-- start GIVEN RECORDS --
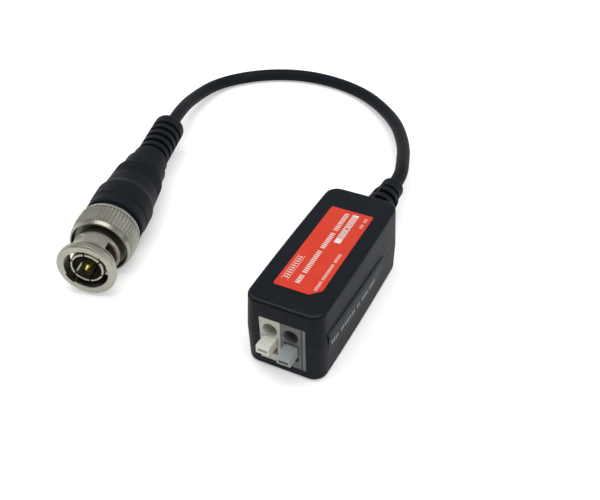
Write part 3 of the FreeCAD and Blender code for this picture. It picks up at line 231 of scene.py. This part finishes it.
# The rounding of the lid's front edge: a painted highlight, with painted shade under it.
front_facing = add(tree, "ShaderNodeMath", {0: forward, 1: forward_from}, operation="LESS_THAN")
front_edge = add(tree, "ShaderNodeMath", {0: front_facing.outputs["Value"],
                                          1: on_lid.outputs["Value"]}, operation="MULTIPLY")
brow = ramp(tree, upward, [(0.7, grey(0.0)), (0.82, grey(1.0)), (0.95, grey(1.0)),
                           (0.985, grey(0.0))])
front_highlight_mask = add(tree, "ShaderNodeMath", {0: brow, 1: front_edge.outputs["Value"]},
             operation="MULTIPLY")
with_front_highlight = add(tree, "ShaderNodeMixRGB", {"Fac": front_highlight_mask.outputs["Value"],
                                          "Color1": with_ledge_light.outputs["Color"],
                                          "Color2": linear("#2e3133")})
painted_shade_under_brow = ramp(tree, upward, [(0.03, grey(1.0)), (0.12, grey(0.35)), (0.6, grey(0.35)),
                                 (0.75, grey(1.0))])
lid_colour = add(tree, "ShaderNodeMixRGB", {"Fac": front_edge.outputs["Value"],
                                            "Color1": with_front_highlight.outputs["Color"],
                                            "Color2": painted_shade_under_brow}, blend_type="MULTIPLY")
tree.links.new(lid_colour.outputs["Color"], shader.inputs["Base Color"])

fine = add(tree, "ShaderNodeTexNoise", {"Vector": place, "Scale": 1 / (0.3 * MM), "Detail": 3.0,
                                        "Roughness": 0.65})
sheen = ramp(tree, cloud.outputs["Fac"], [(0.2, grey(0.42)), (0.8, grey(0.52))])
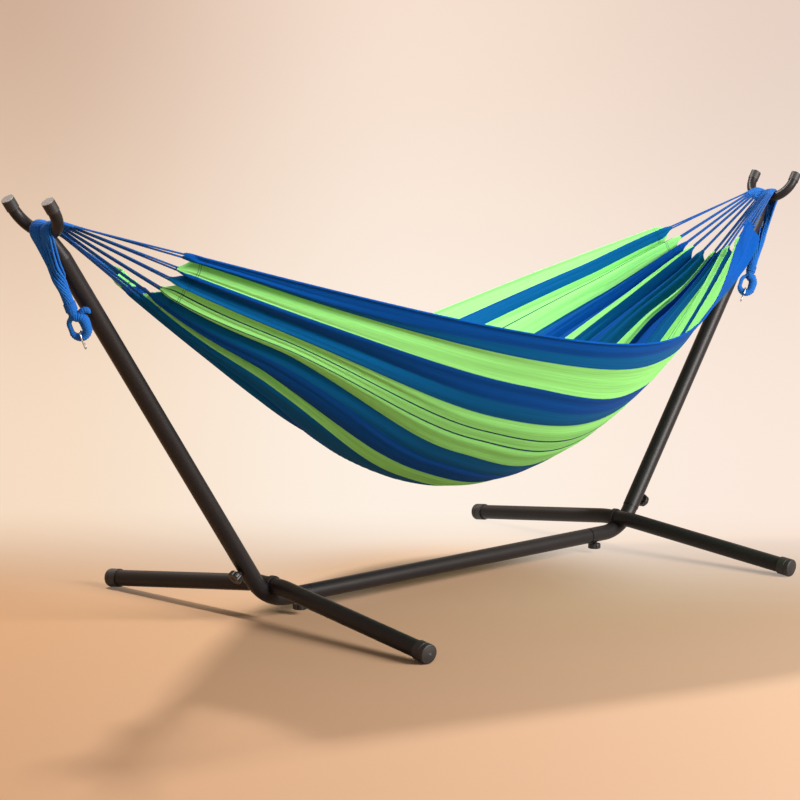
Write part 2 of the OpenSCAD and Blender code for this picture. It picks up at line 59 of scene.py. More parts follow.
-- end GIVEN RECORDS --
# PROBLEM DETAILS
Reproduce the complete set of lines precisely as supplied.

# EXERCISE RESULT
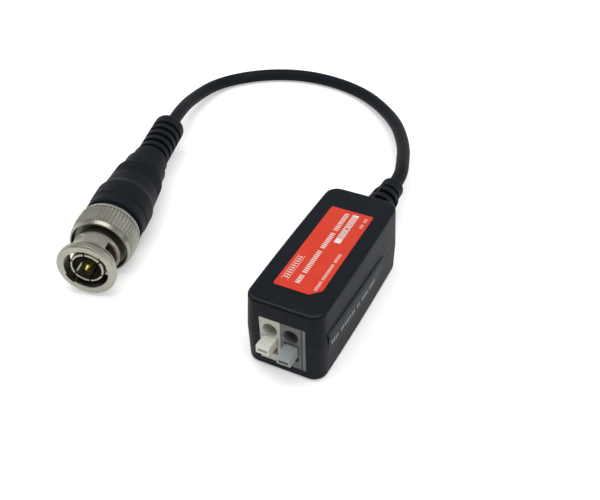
Write part 3 of the FreeCAD and Blender code for this picture. It picks up at line 231 of scene.py. This part finishes it.
# The rounding of the lid's front edge: a painted highlight, with painted shade under it.
front_facing = add(tree, "ShaderNodeMath", {0: forward, 1: forward_from}, operation="LESS_THAN")
front_edge = add(tree, "ShaderNodeMath", {0: front_facing.outputs["Value"],
                                          1: on_lid.outputs["Value"]}, operation="MULTIPLY")
brow = ramp(tree, upward, [(0.7, grey(0.0)), (0.82, grey(1.0)), (0.95, grey(1.0)),
                           (0.985, grey(0.0))])
front_highlight_mask = add(tree, "ShaderNodeMath", {0: brow, 1: front_edge.outputs["Value"]},
             operation="MULTIPLY")
with_front_highlight = add(tree, "ShaderNodeMixRGB", {"Fac": front_highlight_mask.outputs["Value"],
                                          "Color1": with_ledge_light.outputs["Color"],
                                          "Color2": linear("#2e3133")})
painted_shade_under_brow = ramp(tree, upward, [(0.03, grey(1.0)), (0.12, grey(0.35)), (0.6, grey(0.35)),
                                 (0.75, grey(1.0))])
lid_colour = add(tree, "ShaderNodeMixRGB", {"Fac": front_edge.outputs["Value"],
                                            "Color1": with_front_highlight.outputs["Color"],
                                            "Color2": painted_shade_under_brow}, blend_type="MULTIPLY")
tree.links.new(lid_colour.outputs["Color"], shader.inputs["Base Color"])

fine = add(tree, "ShaderNodeTexNoise", {"Vector": place, "Scale": 1 / (0.3 * MM), "Detail": 3.0,
                                        "Roughness": 0.65})
sheen = ramp(tree, cloud.outputs["Fac"], [(0.2, grey(0.42)), (0.8, grey(0.52))])
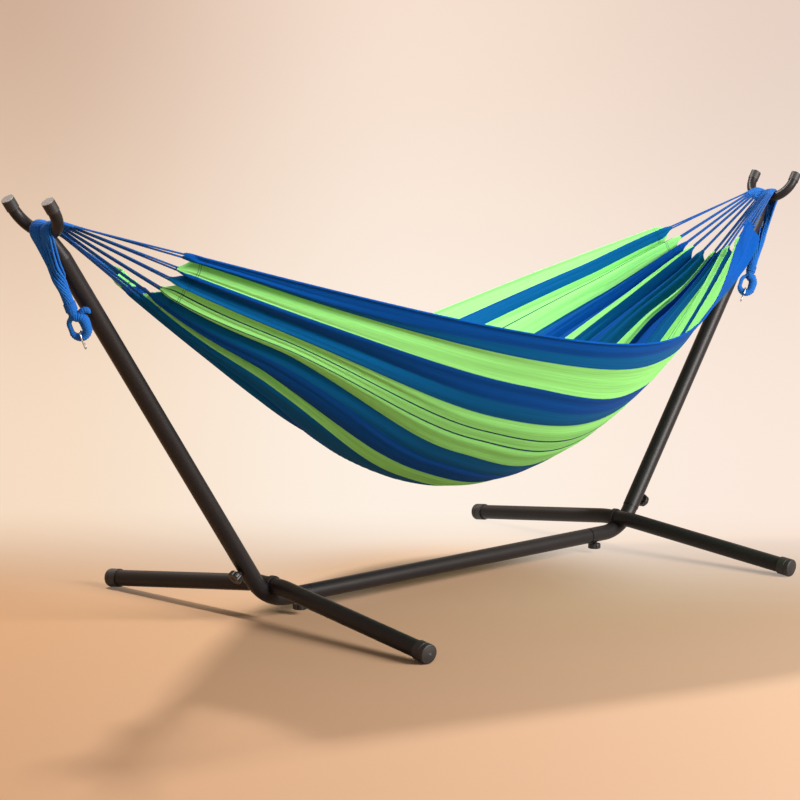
Write part 2 of the OpenSCAD and Blender code for this picture. It picks up at line 59 of scene.py. More parts follow.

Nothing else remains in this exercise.